● Prompt
Keep to the lines between the one holding "bad = [item.Label" and the one holding "if obj.type not", inclusive, and write them out exactly.
[start of Data to use]
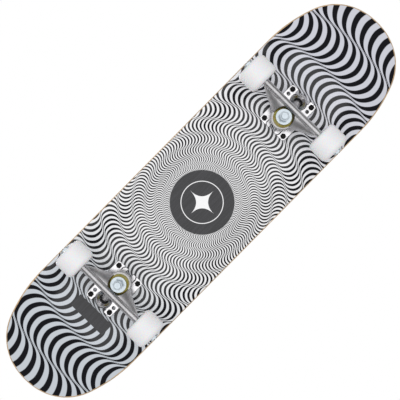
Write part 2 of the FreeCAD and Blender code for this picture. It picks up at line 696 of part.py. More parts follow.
def hanger(name):
    """Wings, ring, spine and pivot stem in one casting, bored for axle and kingpin."""
    pin = kingpin_frame()
    cup = pivot_frame()
    axle_at = axle_point()
    along_axle = Rotation(Vector(1, 0, 0), -90)
    body = wings(f"{name}_wings")
    ring_blank = disc(f"{name}_ring", "ring_radius", RING_LOW, RING_HIGH, pin.Base, pin.Rotation)
    ring = with_round_edges(ring_blank, size("ring_round"),
                            lambda edge: edge.BoundBox.YLength > size("ring_radius"))
    stem_end = f"pivot_ball_radius * {NECK_SHARE}"
    foot = str(stem_length())
    stem = cone(f"{name}_stem", "pivot_ball_radius - pivot_neck_step", "pivot_root_radius", stem_end, foot,
                cup.Base, cup.Rotation)
    ball = primitive("Sphere", f"{name}_ball", cup.Base, Radius="pivot_ball_radius")
    foot_ball = primitive("Sphere", f"{name}_foot", cup.multVec(Vector(0, 0, stem_length())),
                          Radius="pivot_root_radius")
    spine_top = cup.multVec(Vector(0, 0, SPINE_SHARE * stem_length()))
    spine_way = spine_top - axle_at
    spine = primitive("Cylinder", f"{name}_spine", axle_at, Rotation(Vector(0, 0, 1), spine_way),
                      Radius="housing_radius + spine_wall")
    spine.Height = spine_way.Length
    solid = fuse(f"{name}_solid", body, ring, stem, ball, foot_ball, spine)
    room = "bushing_room"
    road_room = disc(f"{name}_road_room", f"road_bushing_base + {room}", "0 - 2 * ring_drop",
                     RING_LOW, pin.Base, pin.Rotation)
    board_room = disc(f"{name}_board_room", f"board_bushing_radius + {room}", RING_HIGH,
                      "2 * ring_drop", pin.Base, pin.Rotation)
    ring_hole = disc(f"{name}_ring_hole", "ring_hole", "0 - ring_thickness", "ring_thickness",
                     pin.Base, pin.Rotation)
    axle_bore = disc(f"{name}_axle_bore", "axle_diameter / 2", "0 - hanger_length", "hanger_length",
                     axle_at, along_axle)
    housing = disc(f"{name}_housing", "housing_radius", "0 - hanger_length / 2", "hanger_length / 2",
                   axle_at, along_axle)
    scooped = cut(f"{name}_scooped", solid, road_room, board_room)
    return cut(name, fuse(f"{name}_with_housing", scooped, housing), ring_hole, axle_bore)


# ---------------------------------------------------------------- what turns on the axle

FIRST_BEARING = "hanger_length / 2 + speed_washer_thickness"
SECOND_BEARING = f"{FIRST_BEARING} + bearing_width + spacer_length"
OUTER_WASHER = f"{SECOND_BEARING} + bearing_width"
AXLE_NUT = f"{OUTER_WASHER} + speed_washer_thickness"
WHEEL_MIDDLE = f"{FIRST_BEARING} + bearing_width + spacer_length / 2"
SPACER = f"{FIRST_BEARING} + bearing_width"
BEARINGS = (FIRST_BEARING, SECOND_BEARING)


def hub_frame(side):
    """In the truck's frame: the middle of the axle, z out towards one side's wheel."""
    return Placement(axle_point(), Rotation(Vector(1, 0, 0), -90 * side))


def washer(name, radius, bore, thickness):
    return cut(name, disc(f"{name}_blank", radius, "0", thickness),
               disc(f"{name}_bore", bore, "0 - past", f"{thickness} + past"))


def race(name, outside, inside):
    """One ring of a bearing, with the groove its balls run in."""
    groove = primitive("Torus", f"{name}_groove", Vector(0, 0, size("bearing_width") / 2),
                       Radius1="ball_circle", Radius2="ball_radius + running_gap")
    return cut(name, disc(f"{name}_blank", outside, "0", "bearing_width"),
               disc(f"{name}_bore", inside, "0 - past", "bearing_width + past"), groove)


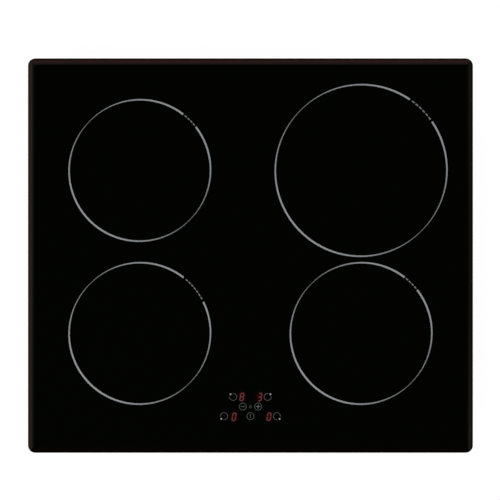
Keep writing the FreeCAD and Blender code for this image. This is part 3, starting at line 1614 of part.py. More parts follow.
def check_and_write():
    """Stop on any failed object or bad shape, then write one file for each sub-part."""
    failed = [item.Label for item in document.Objects
              if {"Invalid", "Error"} & set(item.State)]
    if failed:
        raise RuntimeError("failed objects: " + ", ".join(failed))
    bad = [item.Label for item in nodes if item.Shape.isNull() or not item.Shape.isValid()]
    if bad:
        raise RuntimeError("bad shapes: " + ", ".join(bad))
    os.makedirs("parts", exist_ok=True)
    for item in nodes:
        item.Shape.exportStep(f"parts/{item.Label}.step")
    print(len(nodes), "sub-parts written")


make_hob()
document.recompute()
check_and_write()
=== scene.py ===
import json
import math

import bmesh
import bpy
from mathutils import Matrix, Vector


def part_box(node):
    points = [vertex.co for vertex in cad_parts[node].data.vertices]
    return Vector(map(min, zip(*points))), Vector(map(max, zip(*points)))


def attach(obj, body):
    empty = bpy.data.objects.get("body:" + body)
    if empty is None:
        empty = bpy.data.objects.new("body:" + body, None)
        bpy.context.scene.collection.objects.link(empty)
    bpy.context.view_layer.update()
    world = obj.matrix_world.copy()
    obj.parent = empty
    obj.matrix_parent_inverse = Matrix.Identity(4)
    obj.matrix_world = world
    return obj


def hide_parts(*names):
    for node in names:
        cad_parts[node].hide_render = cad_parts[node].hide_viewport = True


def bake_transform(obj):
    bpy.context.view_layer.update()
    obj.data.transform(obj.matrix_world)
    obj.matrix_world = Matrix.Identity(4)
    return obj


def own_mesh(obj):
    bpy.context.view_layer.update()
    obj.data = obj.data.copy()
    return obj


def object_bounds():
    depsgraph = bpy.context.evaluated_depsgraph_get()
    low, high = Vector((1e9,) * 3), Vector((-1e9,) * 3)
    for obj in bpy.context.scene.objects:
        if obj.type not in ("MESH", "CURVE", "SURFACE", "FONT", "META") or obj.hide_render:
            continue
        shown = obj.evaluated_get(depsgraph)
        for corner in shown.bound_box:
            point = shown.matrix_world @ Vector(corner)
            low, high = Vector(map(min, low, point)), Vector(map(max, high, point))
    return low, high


# Looks of a built-in induction hob.  Everything is in metres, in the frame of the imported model:
# X to the right, Y to the rear, Z up, with the face of the glass on top.

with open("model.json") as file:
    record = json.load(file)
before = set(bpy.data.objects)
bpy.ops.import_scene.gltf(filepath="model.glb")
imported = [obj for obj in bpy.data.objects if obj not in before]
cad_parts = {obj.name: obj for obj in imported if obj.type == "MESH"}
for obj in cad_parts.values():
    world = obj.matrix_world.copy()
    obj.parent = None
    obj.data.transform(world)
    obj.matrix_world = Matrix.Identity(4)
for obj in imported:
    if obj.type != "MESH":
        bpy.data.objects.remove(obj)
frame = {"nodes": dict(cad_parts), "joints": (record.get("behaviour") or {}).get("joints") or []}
cad_low, cad_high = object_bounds()
scene = bpy.context.scene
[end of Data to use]
● Solution
    bad = [item.Label for item in nodes if item.Shape.isNull() or not item.Shape.isValid()]
    if bad:
        raise RuntimeError("bad shapes: " + ", ".join(bad))
    os.makedirs("parts", exist_ok=True)
    for item in nodes:
        item.Shape.exportStep(f"parts/{item.Label}.step")
    print(len(nodes), "sub-parts written")


make_hob()
document.recompute()
check_and_write()
=== scene.py ===
import json
import math

import bmesh
import bpy
from mathutils import Matrix, Vector


def part_box(node):
    points = [vertex.co for vertex in cad_parts[node].data.vertices]
    return Vector(map(min, zip(*points))), Vector(map(max, zip(*points)))


def attach(obj, body):
    empty = bpy.data.objects.get("body:" + body)
    if empty is None:
        empty = bpy.data.objects.new("body:" + body, None)
        bpy.context.scene.collection.objects.link(empty)
    bpy.context.view_layer.update()
    world = obj.matrix_world.copy()
    obj.parent = empty
    obj.matrix_parent_inverse = Matrix.Identity(4)
    obj.matrix_world = world
    return obj


def hide_parts(*names):
    for node in names:
        cad_parts[node].hide_render = cad_parts[node].hide_viewport = True


def bake_transform(obj):
    bpy.context.view_layer.update()
    obj.data.transform(obj.matrix_world)
    obj.matrix_world = Matrix.Identity(4)
    return obj


def own_mesh(obj):
    bpy.context.view_layer.update()
    obj.data = obj.data.copy()
    return obj


def object_bounds():
    depsgraph = bpy.context.evaluated_depsgraph_get()
    low, high = Vector((1e9,) * 3), Vector((-1e9,) * 3)
    for obj in bpy.context.scene.objects:
        if obj.type not in ("MESH", "CURVE", "SURFACE", "FONT", "META") or obj.hide_render:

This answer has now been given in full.